__EXERCISE DIRECTIONS__: Repeat exactly, and only, the lines below starting at the line that contains "battery_cell(CELL_REAR_X + CELL_LENGTH))" and ending at the line that contains "before = set(bpy.data.objects)", inclusive of both.

** START RECORDS SHOWN **

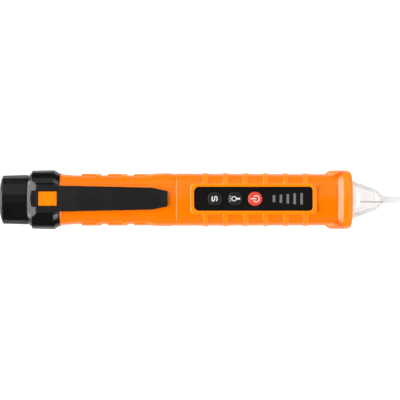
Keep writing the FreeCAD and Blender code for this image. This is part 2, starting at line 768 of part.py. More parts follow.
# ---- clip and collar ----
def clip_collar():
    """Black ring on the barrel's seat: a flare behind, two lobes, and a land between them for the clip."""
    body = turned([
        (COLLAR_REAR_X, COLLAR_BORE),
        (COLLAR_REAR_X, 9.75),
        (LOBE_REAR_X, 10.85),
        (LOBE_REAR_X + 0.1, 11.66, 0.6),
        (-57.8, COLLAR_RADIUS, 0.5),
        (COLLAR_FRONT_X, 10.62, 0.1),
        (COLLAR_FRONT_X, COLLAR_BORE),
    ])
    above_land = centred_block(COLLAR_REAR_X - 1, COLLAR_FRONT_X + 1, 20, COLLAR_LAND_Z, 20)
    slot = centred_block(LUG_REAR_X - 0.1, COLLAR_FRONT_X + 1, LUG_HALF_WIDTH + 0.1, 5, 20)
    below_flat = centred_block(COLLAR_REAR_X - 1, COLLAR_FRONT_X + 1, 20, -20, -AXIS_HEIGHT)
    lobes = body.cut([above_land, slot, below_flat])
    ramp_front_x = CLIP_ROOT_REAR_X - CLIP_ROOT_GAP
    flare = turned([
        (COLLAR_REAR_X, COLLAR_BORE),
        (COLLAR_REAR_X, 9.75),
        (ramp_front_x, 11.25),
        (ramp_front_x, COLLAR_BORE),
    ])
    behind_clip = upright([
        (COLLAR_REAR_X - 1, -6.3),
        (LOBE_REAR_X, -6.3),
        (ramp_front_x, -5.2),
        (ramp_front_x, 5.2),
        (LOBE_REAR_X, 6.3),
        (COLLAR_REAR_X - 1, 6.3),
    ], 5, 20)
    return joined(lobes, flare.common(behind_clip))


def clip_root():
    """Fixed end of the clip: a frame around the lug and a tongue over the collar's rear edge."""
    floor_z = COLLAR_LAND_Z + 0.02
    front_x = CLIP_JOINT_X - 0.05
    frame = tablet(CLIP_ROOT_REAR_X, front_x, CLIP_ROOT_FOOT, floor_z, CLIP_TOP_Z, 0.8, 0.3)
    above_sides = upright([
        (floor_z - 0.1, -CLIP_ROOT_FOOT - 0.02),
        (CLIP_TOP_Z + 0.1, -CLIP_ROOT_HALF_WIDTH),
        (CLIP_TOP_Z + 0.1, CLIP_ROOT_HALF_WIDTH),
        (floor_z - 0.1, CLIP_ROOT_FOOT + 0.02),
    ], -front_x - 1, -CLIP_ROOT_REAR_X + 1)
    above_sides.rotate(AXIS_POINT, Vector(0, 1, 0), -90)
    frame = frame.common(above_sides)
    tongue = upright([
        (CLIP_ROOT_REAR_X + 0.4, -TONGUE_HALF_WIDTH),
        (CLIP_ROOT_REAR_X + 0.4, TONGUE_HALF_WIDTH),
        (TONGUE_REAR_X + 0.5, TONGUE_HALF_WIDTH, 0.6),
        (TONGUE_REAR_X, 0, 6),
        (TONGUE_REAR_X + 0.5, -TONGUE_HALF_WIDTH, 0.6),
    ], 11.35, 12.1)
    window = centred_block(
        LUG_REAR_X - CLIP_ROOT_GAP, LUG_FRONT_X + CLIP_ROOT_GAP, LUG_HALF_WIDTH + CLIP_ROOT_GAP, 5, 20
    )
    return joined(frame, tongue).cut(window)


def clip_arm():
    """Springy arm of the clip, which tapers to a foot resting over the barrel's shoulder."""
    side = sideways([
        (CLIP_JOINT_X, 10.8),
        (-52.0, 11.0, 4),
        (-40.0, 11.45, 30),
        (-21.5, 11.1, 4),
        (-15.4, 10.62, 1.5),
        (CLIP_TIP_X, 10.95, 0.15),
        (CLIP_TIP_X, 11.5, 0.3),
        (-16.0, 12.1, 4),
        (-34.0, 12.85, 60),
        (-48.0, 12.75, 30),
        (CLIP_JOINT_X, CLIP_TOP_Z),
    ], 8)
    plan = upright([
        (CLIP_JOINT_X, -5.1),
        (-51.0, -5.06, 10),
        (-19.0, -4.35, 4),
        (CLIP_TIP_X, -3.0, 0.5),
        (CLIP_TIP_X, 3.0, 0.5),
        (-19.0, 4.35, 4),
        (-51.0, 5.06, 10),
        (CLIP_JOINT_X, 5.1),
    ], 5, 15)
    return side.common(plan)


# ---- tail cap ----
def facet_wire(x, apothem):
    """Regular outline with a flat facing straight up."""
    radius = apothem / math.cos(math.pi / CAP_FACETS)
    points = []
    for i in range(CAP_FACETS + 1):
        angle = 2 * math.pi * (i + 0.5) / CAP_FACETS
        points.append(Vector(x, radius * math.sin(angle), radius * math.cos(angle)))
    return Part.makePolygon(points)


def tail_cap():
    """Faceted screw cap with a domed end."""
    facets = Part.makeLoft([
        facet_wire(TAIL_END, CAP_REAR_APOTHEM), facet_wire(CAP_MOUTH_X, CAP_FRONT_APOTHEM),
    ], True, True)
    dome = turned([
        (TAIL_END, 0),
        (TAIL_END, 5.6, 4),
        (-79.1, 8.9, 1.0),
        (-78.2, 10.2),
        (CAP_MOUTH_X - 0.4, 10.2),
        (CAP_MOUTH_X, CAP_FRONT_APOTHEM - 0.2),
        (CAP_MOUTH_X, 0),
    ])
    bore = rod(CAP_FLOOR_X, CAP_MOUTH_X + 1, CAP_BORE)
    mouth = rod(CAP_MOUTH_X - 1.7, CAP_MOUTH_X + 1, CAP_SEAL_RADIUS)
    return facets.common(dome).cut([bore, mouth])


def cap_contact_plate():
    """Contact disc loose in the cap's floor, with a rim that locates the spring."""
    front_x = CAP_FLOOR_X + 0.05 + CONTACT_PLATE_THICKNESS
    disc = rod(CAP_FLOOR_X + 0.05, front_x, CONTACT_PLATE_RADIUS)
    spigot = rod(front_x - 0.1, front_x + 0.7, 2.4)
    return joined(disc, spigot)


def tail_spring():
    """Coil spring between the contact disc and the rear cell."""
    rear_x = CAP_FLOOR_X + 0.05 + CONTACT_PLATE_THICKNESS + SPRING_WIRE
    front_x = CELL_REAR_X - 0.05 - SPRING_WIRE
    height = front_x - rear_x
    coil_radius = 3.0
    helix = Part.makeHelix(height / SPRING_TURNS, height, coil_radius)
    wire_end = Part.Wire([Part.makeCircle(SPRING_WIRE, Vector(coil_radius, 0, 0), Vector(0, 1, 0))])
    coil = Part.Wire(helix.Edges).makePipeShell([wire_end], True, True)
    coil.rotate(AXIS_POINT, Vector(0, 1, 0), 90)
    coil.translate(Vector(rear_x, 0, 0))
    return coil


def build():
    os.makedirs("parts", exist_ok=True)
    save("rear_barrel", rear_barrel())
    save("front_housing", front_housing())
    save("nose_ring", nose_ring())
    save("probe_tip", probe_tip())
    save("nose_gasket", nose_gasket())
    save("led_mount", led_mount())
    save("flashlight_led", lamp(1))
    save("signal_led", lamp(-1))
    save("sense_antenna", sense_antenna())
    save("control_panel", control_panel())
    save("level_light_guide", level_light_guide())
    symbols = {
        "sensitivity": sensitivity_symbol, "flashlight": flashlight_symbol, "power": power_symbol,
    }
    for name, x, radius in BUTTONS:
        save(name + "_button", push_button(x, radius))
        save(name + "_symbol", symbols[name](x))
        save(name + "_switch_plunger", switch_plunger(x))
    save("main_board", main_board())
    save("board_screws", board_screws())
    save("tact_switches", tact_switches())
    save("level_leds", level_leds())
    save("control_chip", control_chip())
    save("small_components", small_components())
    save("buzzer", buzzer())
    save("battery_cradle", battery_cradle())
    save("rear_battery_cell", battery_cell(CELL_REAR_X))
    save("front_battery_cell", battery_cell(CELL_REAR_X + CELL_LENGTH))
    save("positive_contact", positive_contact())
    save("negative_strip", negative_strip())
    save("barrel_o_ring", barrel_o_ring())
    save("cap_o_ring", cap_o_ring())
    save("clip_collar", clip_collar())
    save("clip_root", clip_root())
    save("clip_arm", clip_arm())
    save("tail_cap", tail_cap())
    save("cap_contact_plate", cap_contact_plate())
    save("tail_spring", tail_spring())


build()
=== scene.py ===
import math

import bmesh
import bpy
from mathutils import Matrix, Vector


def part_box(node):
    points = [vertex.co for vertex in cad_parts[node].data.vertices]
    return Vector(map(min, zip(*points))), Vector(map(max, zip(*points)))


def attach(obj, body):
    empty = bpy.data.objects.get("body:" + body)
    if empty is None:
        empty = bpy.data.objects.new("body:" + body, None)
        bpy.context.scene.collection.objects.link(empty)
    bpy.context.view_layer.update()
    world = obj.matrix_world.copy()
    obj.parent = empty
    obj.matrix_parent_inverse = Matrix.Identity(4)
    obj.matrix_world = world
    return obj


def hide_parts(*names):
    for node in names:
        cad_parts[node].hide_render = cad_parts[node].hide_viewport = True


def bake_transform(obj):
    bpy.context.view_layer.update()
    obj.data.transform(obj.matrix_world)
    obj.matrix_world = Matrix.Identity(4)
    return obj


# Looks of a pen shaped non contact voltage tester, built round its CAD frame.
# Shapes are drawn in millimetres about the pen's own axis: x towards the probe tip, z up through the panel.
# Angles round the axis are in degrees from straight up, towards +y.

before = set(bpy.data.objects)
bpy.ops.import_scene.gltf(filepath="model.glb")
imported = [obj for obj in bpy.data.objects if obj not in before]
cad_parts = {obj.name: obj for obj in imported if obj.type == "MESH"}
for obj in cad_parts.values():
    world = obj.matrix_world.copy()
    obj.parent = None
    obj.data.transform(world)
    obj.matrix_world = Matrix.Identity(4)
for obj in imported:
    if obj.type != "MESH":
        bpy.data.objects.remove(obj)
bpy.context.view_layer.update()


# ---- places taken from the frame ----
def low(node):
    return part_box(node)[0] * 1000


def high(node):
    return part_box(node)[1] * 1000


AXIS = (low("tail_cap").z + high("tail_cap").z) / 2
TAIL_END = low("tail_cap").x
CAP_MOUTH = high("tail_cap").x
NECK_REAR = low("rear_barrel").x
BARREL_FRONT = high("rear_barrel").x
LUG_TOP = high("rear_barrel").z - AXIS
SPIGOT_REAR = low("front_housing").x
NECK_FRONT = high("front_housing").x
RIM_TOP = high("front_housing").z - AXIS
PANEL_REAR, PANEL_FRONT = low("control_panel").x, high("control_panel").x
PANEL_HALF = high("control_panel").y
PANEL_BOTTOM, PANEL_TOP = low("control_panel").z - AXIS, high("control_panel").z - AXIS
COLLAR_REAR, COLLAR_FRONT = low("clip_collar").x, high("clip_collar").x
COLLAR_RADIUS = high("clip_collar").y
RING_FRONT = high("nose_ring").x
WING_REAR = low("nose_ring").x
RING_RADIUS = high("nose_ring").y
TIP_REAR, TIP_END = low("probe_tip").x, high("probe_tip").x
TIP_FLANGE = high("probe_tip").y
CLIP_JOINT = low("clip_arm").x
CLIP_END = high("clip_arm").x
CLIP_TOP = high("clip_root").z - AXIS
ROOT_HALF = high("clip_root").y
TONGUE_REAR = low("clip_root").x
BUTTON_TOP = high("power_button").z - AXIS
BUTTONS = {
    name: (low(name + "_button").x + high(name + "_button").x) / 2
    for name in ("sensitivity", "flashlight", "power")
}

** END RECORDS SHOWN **
** START RECORDS SHOWN **

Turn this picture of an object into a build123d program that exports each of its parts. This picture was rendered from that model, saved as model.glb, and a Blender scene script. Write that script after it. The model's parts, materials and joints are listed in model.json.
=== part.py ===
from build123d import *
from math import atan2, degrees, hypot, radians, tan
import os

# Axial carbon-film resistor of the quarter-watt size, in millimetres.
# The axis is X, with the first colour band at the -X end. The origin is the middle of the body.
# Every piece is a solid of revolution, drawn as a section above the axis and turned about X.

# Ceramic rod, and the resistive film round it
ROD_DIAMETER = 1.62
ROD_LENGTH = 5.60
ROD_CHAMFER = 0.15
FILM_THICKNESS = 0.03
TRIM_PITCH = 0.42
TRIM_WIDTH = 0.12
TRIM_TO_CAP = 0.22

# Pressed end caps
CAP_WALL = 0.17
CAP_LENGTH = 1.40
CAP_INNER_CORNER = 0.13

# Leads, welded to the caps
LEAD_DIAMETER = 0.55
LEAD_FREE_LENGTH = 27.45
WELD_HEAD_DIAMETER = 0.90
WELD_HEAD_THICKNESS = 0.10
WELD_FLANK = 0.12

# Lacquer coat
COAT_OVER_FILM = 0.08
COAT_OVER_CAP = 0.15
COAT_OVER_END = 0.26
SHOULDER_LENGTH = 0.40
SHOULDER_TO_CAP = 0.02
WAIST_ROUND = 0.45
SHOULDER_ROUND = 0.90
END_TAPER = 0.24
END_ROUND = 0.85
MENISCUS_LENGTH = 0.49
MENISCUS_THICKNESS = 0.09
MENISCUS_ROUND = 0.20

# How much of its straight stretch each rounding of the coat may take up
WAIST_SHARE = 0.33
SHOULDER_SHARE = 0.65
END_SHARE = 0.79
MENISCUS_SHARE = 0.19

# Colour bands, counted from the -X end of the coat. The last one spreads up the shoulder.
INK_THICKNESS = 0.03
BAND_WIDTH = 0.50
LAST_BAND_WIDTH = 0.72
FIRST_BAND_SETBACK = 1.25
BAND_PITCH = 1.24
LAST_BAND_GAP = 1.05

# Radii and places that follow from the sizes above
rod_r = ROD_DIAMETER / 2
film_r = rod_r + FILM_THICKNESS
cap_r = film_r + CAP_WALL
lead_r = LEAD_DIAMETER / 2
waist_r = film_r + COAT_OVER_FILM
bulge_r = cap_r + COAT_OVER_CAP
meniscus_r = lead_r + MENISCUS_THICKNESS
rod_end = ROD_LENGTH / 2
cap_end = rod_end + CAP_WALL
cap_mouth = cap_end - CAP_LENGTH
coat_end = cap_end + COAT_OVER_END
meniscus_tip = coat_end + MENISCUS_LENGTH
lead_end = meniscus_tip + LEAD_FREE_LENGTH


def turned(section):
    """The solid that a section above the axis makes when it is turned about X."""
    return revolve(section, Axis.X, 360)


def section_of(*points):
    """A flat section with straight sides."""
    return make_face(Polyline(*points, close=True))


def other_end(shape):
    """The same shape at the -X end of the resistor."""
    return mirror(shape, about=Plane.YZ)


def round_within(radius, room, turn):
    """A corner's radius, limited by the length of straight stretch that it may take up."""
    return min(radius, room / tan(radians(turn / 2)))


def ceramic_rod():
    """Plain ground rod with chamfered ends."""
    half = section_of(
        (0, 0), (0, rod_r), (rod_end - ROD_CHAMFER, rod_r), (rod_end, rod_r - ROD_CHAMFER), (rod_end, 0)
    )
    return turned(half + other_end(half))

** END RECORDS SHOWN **

__RESULT OF THIS EXERCISE__:
    save("front_battery_cell", battery_cell(CELL_REAR_X + CELL_LENGTH))
    save("positive_contact", positive_contact())
    save("negative_strip", negative_strip())
    save("barrel_o_ring", barrel_o_ring())
    save("cap_o_ring", cap_o_ring())
    save("clip_collar", clip_collar())
    save("clip_root", clip_root())
    save("clip_arm", clip_arm())
    save("tail_cap", tail_cap())
    save("cap_contact_plate", cap_contact_plate())
    save("tail_spring", tail_spring())


build()
=== scene.py ===
import math

import bmesh
import bpy
from mathutils import Matrix, Vector


def part_box(node):
    points = [vertex.co for vertex in cad_parts[node].data.vertices]
    return Vector(map(min, zip(*points))), Vector(map(max, zip(*points)))


def attach(obj, body):
    empty = bpy.data.objects.get("body:" + body)
    if empty is None:
        empty = bpy.data.objects.new("body:" + body, None)
        bpy.context.scene.collection.objects.link(empty)
    bpy.context.view_layer.update()
    world = obj.matrix_world.copy()
    obj.parent = empty
    obj.matrix_parent_inverse = Matrix.Identity(4)
    obj.matrix_world = world
    return obj


def hide_parts(*names):
    for node in names:
        cad_parts[node].hide_render = cad_parts[node].hide_viewport = True


def bake_transform(obj):
    bpy.context.view_layer.update()
    obj.data.transform(obj.matrix_world)
    obj.matrix_world = Matrix.Identity(4)
    return obj


# Looks of a pen shaped non contact voltage tester, built round its CAD frame.
# Shapes are drawn in millimetres about the pen's own axis: x towards the probe tip, z up through the panel.
# Angles round the axis are in degrees from straight up, towards +y.

before = set(bpy.data.objects)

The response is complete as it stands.